| Exercise |
Repeat word for word the opening stretch of the entries, from the first line through the line containing "piece from steel.".

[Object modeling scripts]

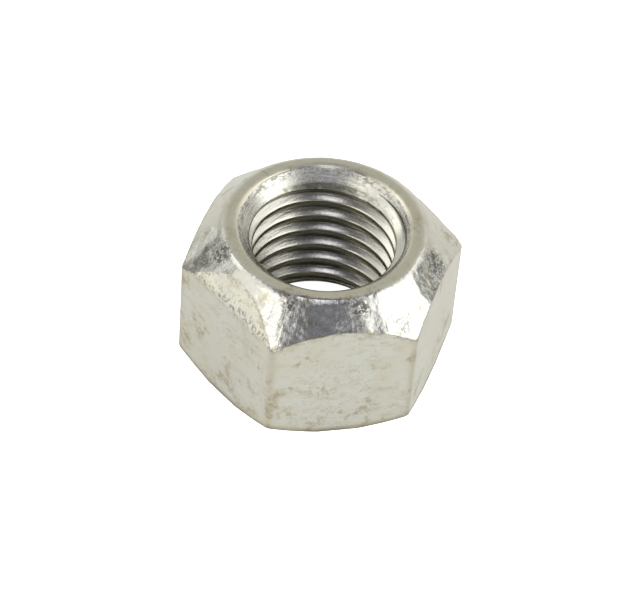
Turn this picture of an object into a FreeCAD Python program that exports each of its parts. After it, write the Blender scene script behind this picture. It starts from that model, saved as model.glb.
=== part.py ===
"""All-metal locking hex nut, M16 coarse thread, made in one piece from steel.

A slug is forged to a hexagon with a conical crown, and the bore is pierced and countersunk at both ends.
Last, two opposite sides of the crown are pressed inwards. That squeezes the upper threads, so the nut grips
its bolt. The bore is drawn at its drilled size, which is the crest of the thread: the tap's groove isn't cut.

Frame: the origin is the centre of the bearing face. +Z runs along the thread's axis towards the crown, and
the two pressed facets face +Y and -Y.
"""
import FreeCAD, Part
import os

import Sketcher

NODE = "hex_nut"

# Alias, content of the cell, meaning. Lengths are in millimetres and angles in degrees.
SIZES = [
    ("across_flats", "24.0", "width across the wrench flats"),
    ("nut_height", "15.9", "bearing face to the top of the lip"),
    ("corner_round", "0.65", "radius along the six upright edges"),
    ("lip_radius", "9.7", "outer edge of the flat lip around the mouth"),
    ("lip_round", "0.2", "radius on the lip's outer edge"),
    ("crown_slope", "44.5", "slope of the conical crown below the lip"),
    ("bearing_radius", "12.15", "where the chamfer under the corners starts"),
    ("bearing_slope", "33.0", "slope of that chamfer"),
    ("upper_mouth", "8.6", "radius of the countersink at the lip"),
    ("lower_mouth", "8.3", "radius of the countersink at the bearing face"),
    ("mouth_slope", "45.0", "slope of both countersinks"),
    ("facet_height", "12.2", "lower edge of the pressed facets, on the flats"),
    ("facet_lean", "26.5", "lean of the pressed facets from upright"),
    ("thread_pitch", "2.0", "height that the thread gains in one turn"),
    ("major_radius", "8.0", "root of the thread, the bolt's nominal size"),
    ("overrun", "1.0", "how far a cutting profile runs past the metal"),
    ("minor_radius", "=major_radius - 0.54127 * thread_pitch", "bore, which is the thread's crest"),
    ("blank_radius", "=across_flats / sqrt(3) + overrun", "just outside the corners"),
    ("crown_drop", "=(blank_radius - lip_radius) * tan(crown_slope * 1deg)", "cone at that radius"),
    ("chamfer_rise", "=(blank_radius - bearing_radius) * tan(bearing_slope * 1deg)", "chamfer there"),
    ("upper_sink", "=(upper_mouth - minor_radius) * tan(mouth_slope * 1deg)", "countersink's depth"),
    ("lower_sink", "=(lower_mouth - minor_radius) * tan(mouth_slope * 1deg)", "countersink's depth"),
    ("facet_inset", "=(nut_height - facet_height) * tan(facet_lean * 1deg)", "facet's lean at the lip's height"),
]

# How Sketcher numbers the ends of a line, the centre of a circle and the sketch's own axes and origin.
START, END, CENTRE = 1, 2, 3
X_AXIS, Y_AXIS = -1, -2
ORIGIN = (X_AXIS, START)


def make_sheet(doc):
    """Fill the spreadsheet of sizes, one row each: name, value, meaning."""
    sheet = doc.addObject("Spreadsheet::Sheet", "sizes")
    for row, (alias, content, meaning) in enumerate(SIZES, start=1):
        sheet.set(f"A{row}", alias)
        sheet.set(f"C{row}", meaning)
        sheet.setAlias(f"B{row}", alias)
        sheet.set(f"B{row}", content)
        doc.recompute()
    return sheet


def origin_part(body, role):
    """Find one of the body's own origin planes or axes by its role."""
    return next(part for part in body.Origin.OriginFeatures if part.Role == role)


def new_sketch(body, name, role):
    """Make an empty sketch on one of the body's origin planes."""
    sketch = body.newObject("Sketcher::SketchObject", name)
    sketch.AttachmentSupport = [(origin_part(body, role), "")]
    sketch.MapMode = "FlatFace"
    return sketch


def value_of(owner, expression):
    """Work out an expression of the sheet's cells as a plain number."""
    return float(owner.evalExpression(expression))


def closed_profile(sketch, corners):
    """Draw lines through the corners and tie both coordinates of each corner to the sheet.

    A corner is a pair of expressions. "0" puts it on the sketch's own axis.
    """
    places = [FreeCAD.Vector(*(value_of(sketch, text) for text in corner)) for corner in corners]
    for start, end in zip(places, places[1:] + places[:1]):
        sketch.addGeometry(Part.LineSegment(start, end))
    for line, (corner, place) in enumerate(zip(corners, places)):
        following = (line + 1) % len(corners)
        sketch.addConstraint(Sketcher.Constraint("Coincident", line, END, following, START))
        for kind, zero_axis, text, value in zip(("DistanceX", "DistanceY"), (Y_AXIS, X_AXIS), corner, place):
            if text == "0":
                sketch.addConstraint(Sketcher.Constraint("PointOnObject", line, START, zero_axis))
                continue
            index = sketch.addConstraint(Sketcher.Constraint(kind, *ORIGIN, line, START, value))
            sketch.setExpression(f"Constraints[{index}]", text)


def hexagon(sketch):
    """Draw six equal sides with their corners on a construction circle, the first corner on +X."""
    corner_radius = value_of(sketch, "sizes.across_flats / sqrt(3)")
    sides = 6
    spoke = FreeCAD.Vector(corner_radius, 0, 0)
    turn = FreeCAD.Rotation(FreeCAD.Vector(0, 0, 1), 360 / sides)
    for _ in range(sides):
        following = turn.multVec(spoke)
        sketch.addGeometry(Part.LineSegment(spoke, following))
        spoke = following
    circle = sketch.addGeometry(Part.Circle(FreeCAD.Vector(), FreeCAD.Vector(0, 0, 1), corner_radius), True)
    for line in range(sides):
        sketch.addConstraint(Sketcher.Constraint("Coincident", line, END, (line + 1) % sides, START))
        sketch.addConstraint(Sketcher.Constraint("PointOnObject", line, START, circle))
        if line > 0:
            sketch.addConstraint(Sketcher.Constraint("Equal", 0, line))
    sketch.addConstraint(Sketcher.Constraint("Coincident", circle, CENTRE, *ORIGIN))
    sketch.addConstraint(Sketcher.Constraint("PointOnObject", 0, START, X_AXIS))
    index = sketch.addConstraint(Sketcher.Constraint("Radius", circle, corner_radius))
    sketch.setExpression(f"Constraints[{index}]", "sizes.across_flats / sqrt(3)")


def forge_prism(body):
    """Pad the hexagon to the nut's height and round its six upright edges."""
    outline = new_sketch(body, "hexagon", "XY_Plane")
    hexagon(outline)
    prism = body.newObject("PartDesign::Pad", "prism")
    prism.Profile = outline
    prism.setExpression("Length", "sizes.nut_height")
    body.Document.recompute()
    round_edges(body, "upright_edges", prism, is_upright, "sizes.corner_round")


def is_upright(edge):
    """Tell whether an edge runs straight up."""
    return isinstance(edge.Curve, Part.Line) and abs(edge.tangentAt(edge.FirstParameter).z) > 0.999


def round_edges(body, name, base, wanted, radius):
    """Fillet every edge of the base feature that the test picks out."""
    edges = [f"Edge{i}" for i, edge in enumerate(base.Shape.Edges, start=1) if wanted(edge)]
    fillet = body.newObject("PartDesign::Fillet", name)
    fillet.Base = (base, edges)
    fillet.setExpression("Radius", radius)
    body.Document.recompute()


def turn_away(body, name, corners):
    """Groove a profile drawn in the XZ plane all the way round the thread's axis."""
    outline = new_sketch(body, f"{name}_profile", "XZ_Plane")
    closed_profile(outline, corners)
    groove = body.newObject("PartDesign::Groove", name)
    groove.Profile = outline
    groove.ReferenceAxis = (origin_part(body, "Z_Axis"), [""])
    groove.Angle = 360
    cut(body, groove)
    return groove


def cut(body, feature):
    """Recompute a cutting feature and make sure that it took metal away."""
    before = feature.BaseFeature.Shape.Volume
    body.Document.recompute()
    if not feature.Shape.Volume < before - 1:
        raise RuntimeError(f"{feature.Name} removed nothing")


def shape_crown(body):
    """Turn the cone below the lip, and round the lip's outer edge."""
    cone = turn_away(body, "crown", [
        ("sizes.lip_radius", "sizes.nut_height"),
        ("sizes.blank_radius", "sizes.nut_height"),
        ("sizes.blank_radius", "sizes.nut_height - sizes.crown_drop"),
    ])
    lip_radius = value_of(cone, "sizes.lip_radius")
    height = value_of(cone, "sizes.nut_height")

    def is_lip(edge):
        circle = edge.Curve
        return isinstance(circle, Part.Circle) and abs(circle.Radius - lip_radius) < 0.01 and (
            abs(circle.Center.z - height) < 0.01)

    round_edges(body, "lip_edge", cone, is_lip, "sizes.lip_round")


def shape_bearing_face(body):
    """Chamfer the corners around the bearing face, which leaves it nearly round."""
    turn_away(body, "bearing_chamfer", [
        ("sizes.bearing_radius", "0"),
        ("sizes.blank_radius", "0"),
        ("sizes.blank_radius", "sizes.chamfer_rise"),
    ])


def pierce_bore(body):
    """Open the bore at the thread's crest radius, with a countersink at each end."""
    turn_away(body, "bore", [
        ("0", "0"),
        ("sizes.lower_mouth", "0"),
        ("sizes.minor_radius", "sizes.lower_sink"),
        ("sizes.minor_radius", "sizes.nut_height - sizes.upper_sink"),
        ("sizes.upper_mouth", "sizes.nut_height"),
        ("0", "sizes.nut_height"),
    ])


def press_facets(body):
    """Lean a flat facet on the +Y side of the crown, and mirror it to the -Y side."""
    flat = "sizes.across_flats / 2"
    outline = new_sketch(body, "facet_profile", "YZ_Plane")
    closed_profile(outline, [
        (flat, "sizes.facet_height"),
        (f"{flat} + sizes.overrun", "sizes.facet_height"),
        (f"{flat} + sizes.overrun", "sizes.nut_height"),
        (f"{flat} - sizes.facet_inset", "sizes.nut_height"),
    ])
    facet = body.newObject("PartDesign::Pocket", "pressed_facet")
    facet.Profile = outline
    facet.SideType = "Symmetric"
    facet.setExpression("Length", "2 * sizes.blank_radius")
    cut(body, facet)
    pair = body.newObject("PartDesign::Mirrored", "pressed_facets")
    pair.Originals = [facet]
    pair.MirrorPlane = (origin_part(body, "XZ_Plane"), [""])
    body.Tip = pair
    body.Document.recompute()


def make_nut(doc):
    """Build the nut's body, in the order in which the real one is made."""
    body = doc.addObject("PartDesign::Body", NODE)
    body.Label = NODE
    forge_prism(body)
    shape_crown(body)
    shape_bearing_face(body)
    pierce_bore(body)
    press_facets(body)
    return body


def check(doc, body):
    """Stop if any object failed to build, or if the nut isn't one valid solid."""
    failed = [item.Name for item in doc.Objects if {"Invalid", "Error"} & set(item.State)]
    if failed:
        raise RuntimeError(f"failed: {failed}")
    if body.Shape.isNull() or not body.Shape.isValid() or len(body.Shape.Solids) != 1:
        raise RuntimeError(f"{body.Label} is not one valid solid")


document = FreeCAD.newDocument("locking_nut")
make_sheet(document)
nut = make_nut(document)
check(document, nut)

os.makedirs("parts", exist_ok=True)
nut.Shape.exportStep(f"parts/{nut.Label}.step")
box = nut.Shape.optimalBoundingBox()
print(f"{nut.Label}: {box.XLength:.2f} x {box.YLength:.2f} x {box.ZLength:.2f} mm, "
      f"{nut.Shape.Volume:.0f} mm3, {len(nut.Shape.Faces)} faces")
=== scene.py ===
import math

import bmesh
import bpy
import numpy as np
from mathutils import Matrix, Vector


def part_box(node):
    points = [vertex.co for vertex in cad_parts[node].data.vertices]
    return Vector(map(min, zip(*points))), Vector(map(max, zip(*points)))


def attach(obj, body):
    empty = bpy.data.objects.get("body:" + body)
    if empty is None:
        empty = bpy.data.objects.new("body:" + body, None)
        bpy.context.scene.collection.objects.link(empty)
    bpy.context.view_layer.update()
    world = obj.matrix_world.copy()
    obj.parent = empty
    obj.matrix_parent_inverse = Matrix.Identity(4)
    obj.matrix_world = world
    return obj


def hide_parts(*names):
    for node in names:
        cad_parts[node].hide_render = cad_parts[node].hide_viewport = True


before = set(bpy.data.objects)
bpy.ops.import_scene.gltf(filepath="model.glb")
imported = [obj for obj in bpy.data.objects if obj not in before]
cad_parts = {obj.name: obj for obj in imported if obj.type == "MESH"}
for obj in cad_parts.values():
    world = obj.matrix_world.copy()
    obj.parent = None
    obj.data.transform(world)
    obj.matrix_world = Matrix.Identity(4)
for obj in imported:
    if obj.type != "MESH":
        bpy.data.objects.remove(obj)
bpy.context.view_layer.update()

MM = 0.001

# ------------------------------------------------------------------------------------------------------------
# The nut. One forging of medium-carbon steel, hexagonal with a conical crown, pierced, countersunk at both
# ends and tapped, then squeezed on two opposite sides of the crown so that the top threads grip the bolt, and
# last zinc plated. Its surface is one closed skin: an outside grid and a bore grid that share their rims.
# ------------------------------------------------------------------------------------------------------------

nut_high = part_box("hex_nut")[1]
height = nut_high.z
flat_radius = nut_high.y
corner_round = 0.65 * MM

# A coarse M16 thread on 24 mm flats, so the bolt is two thirds as wide as the nut. The nut is 7.95 pitches
# high. The thread's depth from crest to root is 5/8 of the height of a 60 degree triangle on one pitch.
PITCHES_HIGH = 7.95
THREAD_DEPTH = 0.54127
pitch = height / PITCHES_HIGH
major_radius = flat_radius * 2 / 3
minor_radius = major_radius - THREAD_DEPTH * pitch


def wave(angle, *terms):
    """Sum of cosines around the axis: each term is (amplitude, number of lobes, angle of one crest)."""
    return sum(size * np.cos(lobes * (angle - np.radians(crest))) for size, lobes, crest in terms)


def soft_max(first, second, blend):
    """The larger of two heights, with the crease between them rounded over a width of about blend."""
    share = np.clip(0.5 + 0.5 * (first - second) / blend, 0, 1)
    return second + (first - second) * share + blend * share * (1 - share)


def column_angles():
    """Angles of the grid's columns: even steps along the flats, crowded over the six rounded corners."""
    over_corner = np.radians(np.linspace(-1.36, 1.36, 9))
    beside = np.radians([1.5, 1.75, 2.2, 3.0])
    along_flat = np.radians(np.linspace(4.2, 30, 18))[:-1]
    side = np.concatenate([beside, along_flat])
    sector = np.concatenate([-side[::-1], over_corner, side, [np.radians(30)]])
    return np.concatenate([sector + math.radians(60 * k) for k in range(6)])


def angle_off_corner(angle):
    """Angle from the nearest of the six upright edges, the first of which stands on +X."""
    return (angle + math.pi / 6) % (math.pi / 3) - math.pi / 6


def hexagon_radius(angle):
    """Distance from the axis to the wrench flats, or to the arc that rounds the corner between two."""
    off_corner = angle_off_corner(angle)
    flat = flat_radius / np.cos(math.pi / 6 - np.abs(off_corner))
    centre = (flat_radius - corner_round) / math.cos(math.pi / 6)
    reach = np.sqrt(np.maximum(corner_round**2 - (centre * np.sin(off_corner)) ** 2, 0))
    arc_ends = math.atan(corner_round / 2 / (centre + corner_round * math.cos(math.pi / 6)))
    return np.where(np.abs(off_corner) < arc_ends, centre * np.cos(off_corner) + reach, flat)


angles = column_angles()
hexagon = hexagon_radius(angles)

# The crown and the two mouths. The lip and the upper mouth are a little off centre and off round.
cone_top = 9.55 * MM
lip_radius = 9.70 * MM + wave(angles, (0.08 * MM, 1, 226))
mouth_radius = 8.64 * MM + wave(angles, (0.095 * MM, 1, 226), (0.083 * MM, 2, 316))
crown_slope = math.tan(math.radians(44.5))
bearing_radius = 12.15 * MM
bearing_slope = math.tan(math.radians(33))
lower_mouth = 8.3 * MM
mouth_slope = math.radians(45)

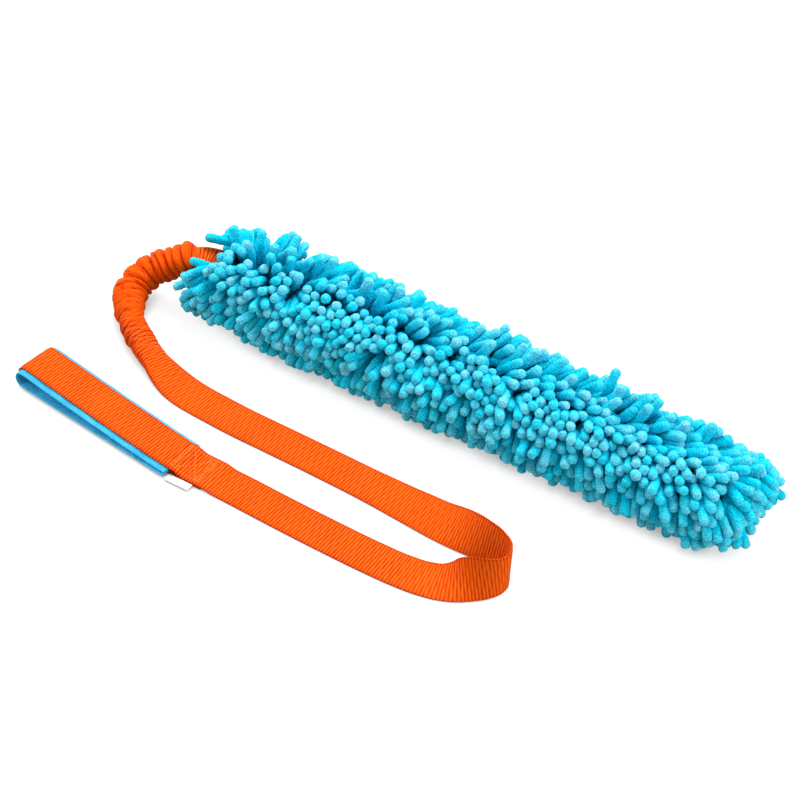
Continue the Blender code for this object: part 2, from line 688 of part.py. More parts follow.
def make_stitched_end(mats, body):
    """The webbing's end, sewn down under the strap, and the box of stitching that shows on top."""
    origin, _, _ = loop_frame()
    across = Vector((0, 1, 0))
    line = [origin + Vector((x, 0, WEB_THICK / 2)) for x in (GAP, STITCHED_LENGTH)]
    rings = [section(p, across, Vector((0, 0, 1)), strip_outline(WEB_WIDTH, WEB_THICK)) for p in line]
    piece("loop_sewn_end", *loft(rings), mats["orange"], body, smooth=40)

    low, high = LINING_RAMP / 4, STITCHED_LENGTH - STITCH_MARGIN
    half = WEB_WIDTH / 2 - STITCH_MARGIN
    columns = [low, low + THREAD, *[LINING_RAMP * k / 4 for k in (2, 3, 4)], high - THREAD, high]
    rows = [-half, THREAD - half, half - THREAD, half]
    cells = [(i, j) for i in range(len(columns) - 1) for j in range(3) if i in (0, len(columns) - 2) or j != 1]
    points, faces = [], []
    for proud in (GAP, GAP + THREAD_PROUD):
        for x in columns:
            slope = (strap_height(x - 1e-4) - strap_height(x + 1e-4)) / 2e-4
            rise = strap_height(x) + WEB_THICK / 2 * math.hypot(1, slope) + proud
            points += [origin + Vector((x, y, rise)) for y in rows]
    layer = len(columns) * len(rows)
    for i, j in cells:
        a, b = i * 4 + j, (i + 1) * 4 + j
        faces.append((a, a + 1, b + 1, b))
        faces.append((a + layer, b + layer, b + 1 + layer, a + 1 + layer))
        edges = {(i, j - 1): (a, b), (i, j + 1): (b + 1, a + 1), (i - 1, j): (a + 1, a), (i + 1, j): (b, b + 1)}
        for beside, (p, q) in edges.items():
            if beside not in cells:
                faces.append((p, q, q + layer, p + layer))
    piece("box_stitch", points, faces, mats["thread"], body)


def label_edge():
    """The seam that the label turns on: its start, and the strap's direction there."""
    x, near_y, _ = STRAP_ROUTE[0]
    return Vector((x / 1000 + LABEL_FROM_LOOP, near_y / 1000 - 2 * GAP, WEB_THICK + GAP))


def make_label(mats, body):
    """A folded tag that hangs out from the strap's near edge and droops to the floor."""
    seam = label_edge()
    profile = [(0.0, 0.0), (0.0035, -0.0002), (LABEL_DEPTH - 0.001, LABEL_THICK / 2 - seam.z),
               (LABEL_DEPTH, LABEL_THICK / 2 - seam.z)]
    half = LABEL_THICK / 2
    rings = []
    for depth, rise in profile:
        at = seam + Vector((0, -depth, rise))
        thin = half * (0.6 if depth == LABEL_DEPTH else 1)
        rings.append([at + Vector((x, 0, z)) for x, z in ((0, thin), (LABEL_LENGTH, thin), (LABEL_LENGTH, -thin), (0, -thin))])
    piece("label", *loft(rings), mats["white"], body)


def make_sewn_tack(mats, body):
    """Zigzag stitching across the curled end of the strap, lying on its rounded top."""
    rings = sewn_rings()
    first, last = len(rings) - 5, len(rings) - 2
    legs, steps = 6, 4
    line = []
    for leg in range(legs):
        for k in range(steps):
            sway = -1 + 2 * k / steps
            sway = sway if leg % 2 else -sway
            line.append(((leg + k / steps) / legs, sway))
    points = []
    for share, sway in line:
        at = first + (last - first) * share
        i = min(int(at), last - 1)
        ring = [a.lerp(b, at - i) for a, b in zip(rings[i], rings[i + 1])]
        tops = sorted(ring, key=lambda p: -p.z)[:6]
        middle = sum(ring, Vector()) / len(ring)
        side = (tops[0] - tops[1])
        side.z = 0
        side = side.normalized() * (1 if (tops[0] - tops[1]).y > 0 else -1)
        reach = sway * SEWN_WIDTH * 0.24
        tops.sort(key=lambda p: (p - middle).dot(side))
        offsets = [(p - middle).dot(side) for p in tops]
        j = next((n for n in range(1, len(tops)) if offsets[n] >= reach), len(tops) - 1)
        t = (reach - offsets[j - 1]) / (offsets[j] - offsets[j - 1])
        points.append(tops[j - 1].lerp(tops[j], t) + Vector((0, 0, 2 * GAP + 2 * THREAD_PROUD)))
    up = Vector((0, 0, 1))
    shape = [(THREAD / 2, THREAD_PROUD / 2), (-THREAD / 2, THREAD_PROUD / 2),
             (-THREAD / 2, -THREAD_PROUD / 2), (THREAD / 2, -THREAD_PROUD / 2)]
    rings = [section(p, t.cross(up).normalized(), up, shape) for p, t in zip(points, tangents(points))]
    piece("sewn_end_stitches", *loft(rings), mats["thread"], body)


def main():
    clear_scene()
    mats = {
        "orange": material("orange_webbing", ORANGE, 0.75),
        "dark_orange": material("dark_thread", DARK_ORANGE, 0.7),
        "thread": material("orange_thread", ORANGE, 0.6),
        "blue": material("blue_chenille", BLUE, 0.95),
        "deep_blue": material("blue_cloth", DEEP_BLUE, 0.9),
        "lining": material("blue_lining", LINING_BLUE, 0.8),
        "black": material("black_elastic", BLACK, 0.6),
        "white": material("white_label", WHITE, 0.6),
    }
    sleeve_start = [c / 1000 for c in SLEEVE_ROUTE[0]]
    sleeve_end = [c / 1000 for c in SLEEVE_ROUTE[-1]]
    far_half = pivot("mop_pivot", (BEND_X, MOP_Y, MOP_Z))
    near_half = pivot("mop_bend_pivot", (BEND_X, MOP_Y, MOP_Z), far_half)
    bungee = pivot("handle_swing_pivot", tuple(sleeve_start), near_half)
    upper = pivot("bungee_stretch_pivot", tuple(sleeve_end), bungee)
    lower = pivot("strap_turn_pivot", (0.150, -0.105, 0.0), upper)
    start, _, _ = loop_frame()
    hinge_height = strap_height(0) + WEB_THICK / 2
    loop = pivot("loop_lift_pivot", (start.x, start.y, hinge_height), lower)
    label = pivot("label_pivot", tuple(label_edge()), lower)

    make_mop(mats, far_half, near_half)
    make_bungee(mats, bungee)
    make_strap(mats, upper, lower)
    make_sewn_tack(mats, upper)
    make_stitched_end(mats, lower)
    make_loop(mats, loop)
    make_label(mats, label)


main()
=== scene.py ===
import itertools
import math

import bpy
import numpy as np
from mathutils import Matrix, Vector


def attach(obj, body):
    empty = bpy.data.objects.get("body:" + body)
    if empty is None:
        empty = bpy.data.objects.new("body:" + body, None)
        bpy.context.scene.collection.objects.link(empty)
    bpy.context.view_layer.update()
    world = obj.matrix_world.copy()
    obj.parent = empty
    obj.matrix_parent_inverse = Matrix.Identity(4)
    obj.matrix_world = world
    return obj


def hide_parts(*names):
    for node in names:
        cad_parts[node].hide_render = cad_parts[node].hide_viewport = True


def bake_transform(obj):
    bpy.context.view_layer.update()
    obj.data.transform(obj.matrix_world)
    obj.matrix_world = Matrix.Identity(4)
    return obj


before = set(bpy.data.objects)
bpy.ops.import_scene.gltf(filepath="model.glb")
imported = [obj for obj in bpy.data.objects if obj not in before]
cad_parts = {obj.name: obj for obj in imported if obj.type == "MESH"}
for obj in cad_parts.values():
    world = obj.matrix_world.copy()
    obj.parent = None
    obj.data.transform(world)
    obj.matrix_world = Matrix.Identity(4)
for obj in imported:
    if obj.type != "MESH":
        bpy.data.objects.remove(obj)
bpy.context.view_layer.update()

CENTRE = np.array([-0.0046, -0.0025, 0.0])  # the routes below are given in the part's drawing frame
UP = np.array([0, 0, 1.0])
STEP = 0.002  # between the points of a smooth route
GAP = 0.0003
WEB_WIDTH, WEB_THICK = 0.038, 0.0022
RIB_PITCH, RIB_RELIEF = 0.00305, 0.00036  # from one cross rib of the webbing to the next, and its height
STEPS_PER_RIB = 7
ACROSS_POINTS, EDGE_POINTS = 15, 4  # of a webbing's section
THREAD_LIFT = 0.00034  # how far a stitch's middle lies above the webbing

MOP_NEAR_X, MOP_LENGTH, MOP_Y, MOP_Z = -0.243, 0.556, 0.080, 0.046
MOP_CORE_WIDTH, MOP_CORE_HEIGHT = 0.060, 0.024
MOP_MIDDLE = np.array([MOP_Y, MOP_Z])
MOP_CORE_HALF = np.array([MOP_CORE_WIDTH, MOP_CORE_HEIGHT]) / 2
MOP_FAR_X = MOP_NEAR_X + MOP_LENGTH
HEM_LENGTH = 0.005
CORE_POWER = 0.8  # how boxy its section is, 1 for an oval
TIP_X = MOP_FAR_X + 0.0123  # the core webbing's folded tip
SLICES = 11
SLICE_LENGTH = MOP_LENGTH / SLICES
MIDDLE_SLICE = 6
CORE_SPLIT_X = MOP_NEAR_X + SLICE_LENGTH * (MIDDLE_SLICE - 1)
CORE_THICK = 2 * WEB_THICK + GAP
HEM_X = MOP_NEAR_X - GAP - HEM_LENGTH  # the face of the hem that the stub comes out of
STUB_WIDTH = 0.0275
NOODLE_LENGTH, NOODLE_RADIUS = 0.0370, 0.0044
LINKS = 6  # joints of a noodle's chain, its root first
SIGHT = np.array([0.42, -0.61, 0.67])  # from the toy towards whoever looks at it

random = np.random.RandomState(4)


def linear(r, g, b):
    """A colour given in 0-255 display values, as the shader wants it."""
    return tuple(((c / 255 + 0.055) / 1.055) ** 2.4 if c > 10 else c / 255 / 12.92 for c in (r, g, b))


def new_material(name, roughness, sheen=0.0, sheen_tint=(1, 1, 1), sheen_roughness=0.5, specular=0.3):
    mat = bpy.data.materials.new(name)
    mat.use_nodes = True
    shader = mat.node_tree.nodes["Principled BSDF"]
    for key, value in (
        ("Roughness", roughness), ("Specular IOR Level", specular), ("Sheen Weight", sheen),
        ("Sheen Roughness", sheen_roughness), ("Sheen Tint", (*sheen_tint, 1)),
    ):
        shader.inputs[key].default_value = value
    return mat, mat.node_tree, shader


def node(tree, kind, inputs=None, **settings):
    """A node with its settings, and with each input linked to a socket or set to a value."""
    made = tree.nodes.new("ShaderNode" + kind)
    for key, value in settings.items():
        setattr(made, key, value)
    for key, value in (inputs or {}).items():
        if isinstance(value, bpy.types.NodeSocket):
            tree.links.new(value, made.inputs[key])
        else:
            made.inputs[key].default_value = value
    return made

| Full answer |
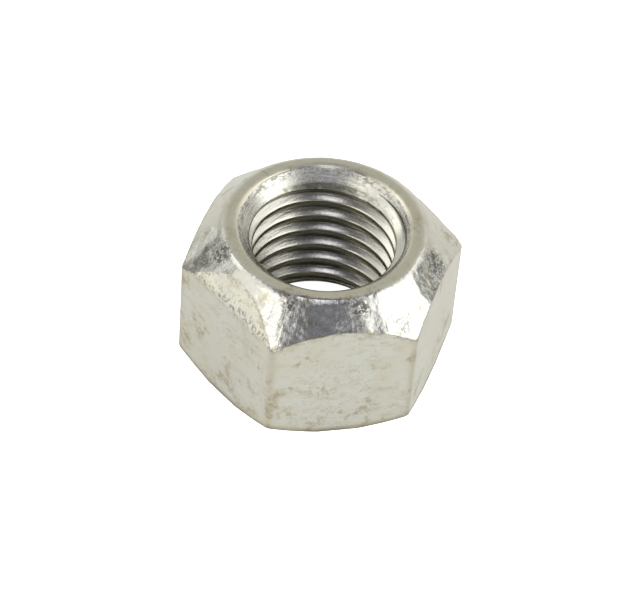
Turn this picture of an object into a FreeCAD Python program that exports each of its parts. After it, write the Blender scene script behind this picture. It starts from that model, saved as model.glb.
=== part.py ===
"""All-metal locking hex nut, M16 coarse thread, made in one piece from steel.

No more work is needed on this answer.